**Your instructions**
Copy the full set of lines exactly as given.

**Material**
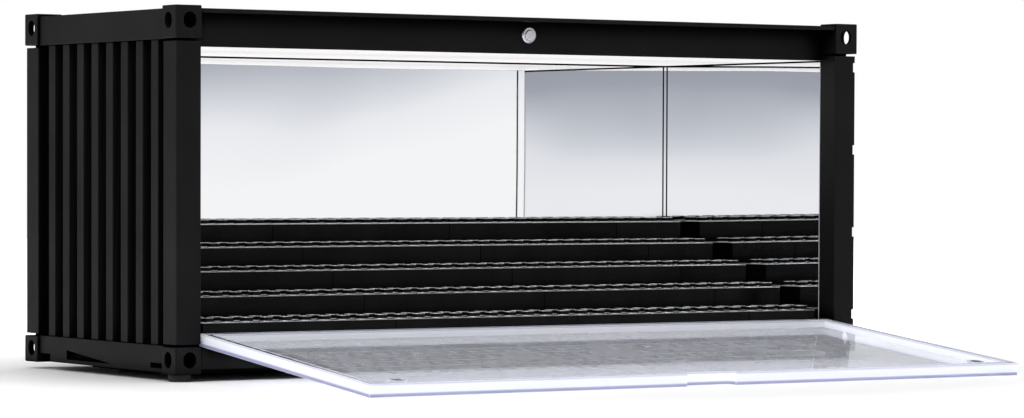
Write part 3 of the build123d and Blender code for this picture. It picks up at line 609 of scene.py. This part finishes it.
class CASE_OT_base(bpy.types.Operator):
    """Floor, pan, feet, leads and switch"""

    bl_idname = "display_case.base"
    bl_label = "Base and leads"

    def execute(self, context):
        tint, sizes = tuple(context.scene.case_colours.frame_black), context.scene.case_sizes
        matt = moulded_black("matt_black", tint, 0.6, sizes.grain_depth * 2, 1500.0)
        shade(BASE_NODES + ["switch_body"], matt)
        foot_tones = (0.3, (0.012, 0.012, 0.012), 0.75, (0.03, 0.03, 0.03))
        shade(FOOT_NODES, dark_rubber("foot_rubber", (1800.0, 4.0, 0.7), foot_tones, 0.75, 0.9, 0.00006))
        lead_tones = (0.3, (0.01, 0.01, 0.01), 0.7, (0.02, 0.02, 0.022))
        shade(LEAD_NODES, dark_rubber("lead_sheath", (700.0, 3.0, 0.6), lead_tones, 0.38, 0.5, 0.00002))
        return {"FINISHED"}


def disc(name, radius, rings=24, spokes=96):
    """Flat round floor: x = r cos a, y = r sin a, z = 0, over rings r and spokes a."""
    r = radius * (np.arange(1, rings + 1) / rings) ** 2
    a = np.linspace(0, 2 * math.pi, spokes, endpoint=False)
    ring, spoke = np.meshgrid(r, a, indexing="ij")
    points = np.stack([ring * np.cos(spoke), ring * np.sin(spoke), 0 * ring], -1).reshape(-1, 3)
    points = np.vstack([[[0, 0, 0]], points])
    i, j = np.meshgrid(np.arange(rings - 1), np.arange(spokes), indexing="ij")
    k = (j + 1) % spokes
    quads = np.stack([1 + i * spokes + j, 1 + (i + 1) * spokes + j, 1 + (i + 1) * spokes + k,
                      1 + i * spokes + k], -1).reshape(-1, 4)
    first = np.arange(spokes)
    fan = np.stack([0 * first, 1 + first, 1 + (first + 1) % spokes], -1)
    mesh = bpy.data.meshes.new(name)
    mesh.from_pydata(points.tolist(), [], quads.tolist() + fan.tolist())
    mesh.update()
    piece = bpy.data.objects.new(name, mesh)
    bpy.context.scene.collection.objects.link(piece)
    return piece


def soft_lamp(name, place, target, width, height, power):
    """Rectangular lamp that faces a point."""
    lamp = bpy.data.lights.new(name, "AREA")
    lamp.shape = "RECTANGLE"
    lamp.size = width
    lamp.size_y = height
    lamp.energy = power
    holder = bpy.data.objects.new(name, lamp)
    holder.location = place
    holder.rotation_euler = (Vector(target) - Vector(place)).to_track_quat("-Z", "Y").to_euler()
    bpy.context.scene.collection.objects.link(holder)


def picture_camera():
    """Camera at the place, turn and lens that were fitted to the picture."""
    yaw, pitch, roll = (math.radians(v) for v in (CAMERA_YAW, CAMERA_PITCH, CAMERA_ROLL))
    ahead = Vector((math.sin(yaw) * math.cos(pitch), math.cos(yaw) * math.cos(pitch), -math.sin(pitch)))
    level = Vector((math.cos(yaw), -math.sin(yaw), 0))
    upright = level.cross(ahead)
    right = level * math.cos(roll) + upright * math.sin(roll)
    up = upright * math.cos(roll) - level * math.sin(roll)
    turn = Matrix((right, up, -ahead)).transposed().to_4x4()
    lens = bpy.data.cameras.new("picture_camera")
    lens.lens = CAMERA_LENS
    lens.sensor_fit = "HORIZONTAL"
    lens.sensor_width = 36.0
    lens.shift_y = CAMERA_SHIFT_Y
    lens.clip_start = 0.05
    lens.clip_end = 50.0
    camera = bpy.data.objects.new("picture_camera", lens)
    camera.matrix_world = Matrix.Translation(Vector(CAMERA_PLACE)) @ turn
    bpy.context.scene.collection.objects.link(camera)
    return camera


class CASE_OT_stage(bpy.types.Operator):
    """Pale floor, studio surroundings, lamps and camera"""

    bl_idname = "display_case.stage"
    bl_label = "Stage and camera"

    def execute(self, context):
        scene = context.scene
        scene.view_settings.view_transform = "Standard"
        floor = disc("stage_floor", scene.case_sizes.floor_radius)
        floor.data.materials.append(pale_floor().material)
        scene.world = studio_world()
        soft_lamp("lamp_left", (-1.1, -0.5, 0.9), (-0.05, 0.0, 0.05), 1.0, 0.8, 7.0)
        soft_lamp("lamp_top", (0.1, -0.1, 1.5), (0.0, 0.0, 0.0), 1.4, 1.4, 14.0)
        scene.camera = picture_camera()
        return {"FINISHED"}


class CASE_PT_panel(bpy.types.Panel):
    """Sidebar panel that lists the pieces and their settings"""

    bl_idname = "CASE_PT_panel"
    bl_label = "Display Case"
    bl_space_type = "VIEW_3D"
    bl_region_type = "UI"
    bl_category = "Display Case"

    def draw(self, context):
        layout = self.layout
        for group in (context.scene.case_colours, context.scene.case_sizes):
            for name in group.__annotations__:
                layout.prop(group, name)
        for operator in OPERATORS:
            layout.operator(operator.bl_idname)


OPERATORS = (CASE_OT_frame, CASE_OT_stand, CASE_OT_mirrors, CASE_OT_light, CASE_OT_door, CASE_OT_hardware,
             CASE_OT_base, CASE_OT_stage)
CLASSES = (CaseColours, CaseSizes, *OPERATORS, CASE_PT_panel)


def register():
    for cls in CLASSES:
        bpy.utils.register_class(cls)
    bpy.types.Scene.case_colours = bpy.props.PointerProperty(type=CaseColours)
    bpy.types.Scene.case_sizes = bpy.props.PointerProperty(type=CaseSizes)


def unregister():
    del bpy.types.Scene.case_sizes
    del bpy.types.Scene.case_colours
    for cls in reversed(CLASSES):
        bpy.utils.unregister_class(cls)


def main():
    """Register the add-on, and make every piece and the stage."""
    register()
    for operator in OPERATORS:
        group, name = operator.bl_idname.split(".")
        getattr(getattr(bpy.ops, group), name)()
    bpy.context.view_layer.update()


if __name__ == "__main__":
    main()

**Final result**
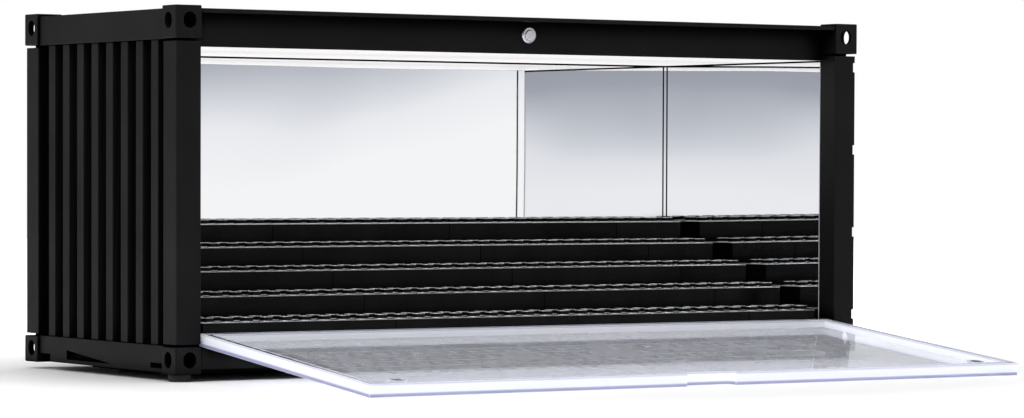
Write part 3 of the build123d and Blender code for this picture. It picks up at line 609 of scene.py. This part finishes it.
class CASE_OT_base(bpy.types.Operator):
    """Floor, pan, feet, leads and switch"""

    bl_idname = "display_case.base"
    bl_label = "Base and leads"

    def execute(self, context):
        tint, sizes = tuple(context.scene.case_colours.frame_black), context.scene.case_sizes
        matt = moulded_black("matt_black", tint, 0.6, sizes.grain_depth * 2, 1500.0)
        shade(BASE_NODES + ["switch_body"], matt)
        foot_tones = (0.3, (0.012, 0.012, 0.012), 0.75, (0.03, 0.03, 0.03))
        shade(FOOT_NODES, dark_rubber("foot_rubber", (1800.0, 4.0, 0.7), foot_tones, 0.75, 0.9, 0.00006))
        lead_tones = (0.3, (0.01, 0.01, 0.01), 0.7, (0.02, 0.02, 0.022))
        shade(LEAD_NODES, dark_rubber("lead_sheath", (700.0, 3.0, 0.6), lead_tones, 0.38, 0.5, 0.00002))
        return {"FINISHED"}


def disc(name, radius, rings=24, spokes=96):
    """Flat round floor: x = r cos a, y = r sin a, z = 0, over rings r and spokes a."""
    r = radius * (np.arange(1, rings + 1) / rings) ** 2
    a = np.linspace(0, 2 * math.pi, spokes, endpoint=False)
    ring, spoke = np.meshgrid(r, a, indexing="ij")
    points = np.stack([ring * np.cos(spoke), ring * np.sin(spoke), 0 * ring], -1).reshape(-1, 3)
    points = np.vstack([[[0, 0, 0]], points])
    i, j = np.meshgrid(np.arange(rings - 1), np.arange(spokes), indexing="ij")
    k = (j + 1) % spokes
    quads = np.stack([1 + i * spokes + j, 1 + (i + 1) * spokes + j, 1 + (i + 1) * spokes + k,
                      1 + i * spokes + k], -1).reshape(-1, 4)
    first = np.arange(spokes)
    fan = np.stack([0 * first, 1 + first, 1 + (first + 1) % spokes], -1)
    mesh = bpy.data.meshes.new(name)
    mesh.from_pydata(points.tolist(), [], quads.tolist() + fan.tolist())
    mesh.update()
    piece = bpy.data.objects.new(name, mesh)
    bpy.context.scene.collection.objects.link(piece)
    return piece


def soft_lamp(name, place, target, width, height, power):
    """Rectangular lamp that faces a point."""
    lamp = bpy.data.lights.new(name, "AREA")
    lamp.shape = "RECTANGLE"
    lamp.size = width
    lamp.size_y = height
    lamp.energy = power
    holder = bpy.data.objects.new(name, lamp)
    holder.location = place
    holder.rotation_euler = (Vector(target) - Vector(place)).to_track_quat("-Z", "Y").to_euler()
    bpy.context.scene.collection.objects.link(holder)


def picture_camera():
    """Camera at the place, turn and lens that were fitted to the picture."""
    yaw, pitch, roll = (math.radians(v) for v in (CAMERA_YAW, CAMERA_PITCH, CAMERA_ROLL))
    ahead = Vector((math.sin(yaw) * math.cos(pitch), math.cos(yaw) * math.cos(pitch), -math.sin(pitch)))
    level = Vector((math.cos(yaw), -math.sin(yaw), 0))
    upright = level.cross(ahead)
    right = level * math.cos(roll) + upright * math.sin(roll)
    up = upright * math.cos(roll) - level * math.sin(roll)
    turn = Matrix((right, up, -ahead)).transposed().to_4x4()
    lens = bpy.data.cameras.new("picture_camera")
    lens.lens = CAMERA_LENS
    lens.sensor_fit = "HORIZONTAL"
    lens.sensor_width = 36.0
    lens.shift_y = CAMERA_SHIFT_Y
    lens.clip_start = 0.05
    lens.clip_end = 50.0
    camera = bpy.data.objects.new("picture_camera", lens)
    camera.matrix_world = Matrix.Translation(Vector(CAMERA_PLACE)) @ turn
    bpy.context.scene.collection.objects.link(camera)
    return camera


class CASE_OT_stage(bpy.types.Operator):
    """Pale floor, studio surroundings, lamps and camera"""

    bl_idname = "display_case.stage"
    bl_label = "Stage and camera"

    def execute(self, context):
        scene = context.scene
        scene.view_settings.view_transform = "Standard"
        floor = disc("stage_floor", scene.case_sizes.floor_radius)
        floor.data.materials.append(pale_floor().material)
        scene.world = studio_world()
        soft_lamp("lamp_left", (-1.1, -0.5, 0.9), (-0.05, 0.0, 0.05), 1.0, 0.8, 7.0)
        soft_lamp("lamp_top", (0.1, -0.1, 1.5), (0.0, 0.0, 0.0), 1.4, 1.4, 14.0)
        scene.camera = picture_camera()
        return {"FINISHED"}


class CASE_PT_panel(bpy.types.Panel):
    """Sidebar panel that lists the pieces and their settings"""

    bl_idname = "CASE_PT_panel"
    bl_label = "Display Case"
    bl_space_type = "VIEW_3D"
    bl_region_type = "UI"
    bl_category = "Display Case"

    def draw(self, context):
        layout = self.layout
        for group in (context.scene.case_colours, context.scene.case_sizes):
            for name in group.__annotations__:
                layout.prop(group, name)
        for operator in OPERATORS:
            layout.operator(operator.bl_idname)


OPERATORS = (CASE_OT_frame, CASE_OT_stand, CASE_OT_mirrors, CASE_OT_light, CASE_OT_door, CASE_OT_hardware,
             CASE_OT_base, CASE_OT_stage)
CLASSES = (CaseColours, CaseSizes, *OPERATORS, CASE_PT_panel)


def register():
    for cls in CLASSES:
        bpy.utils.register_class(cls)
    bpy.types.Scene.case_colours = bpy.props.PointerProperty(type=CaseColours)
    bpy.types.Scene.case_sizes = bpy.props.PointerProperty(type=CaseSizes)


def unregister():
    del bpy.types.Scene.case_sizes
    del bpy.types.Scene.case_colours
    for cls in reversed(CLASSES):
        bpy.utils.unregister_class(cls)


def main():
    """Register the add-on, and make every piece and the stage."""
    register()
    for operator in OPERATORS:
        group, name = operator.bl_idname.split(".")
        getattr(getattr(bpy.ops, group), name)()
    bpy.context.view_layer.update()


if __name__ == "__main__":
    main()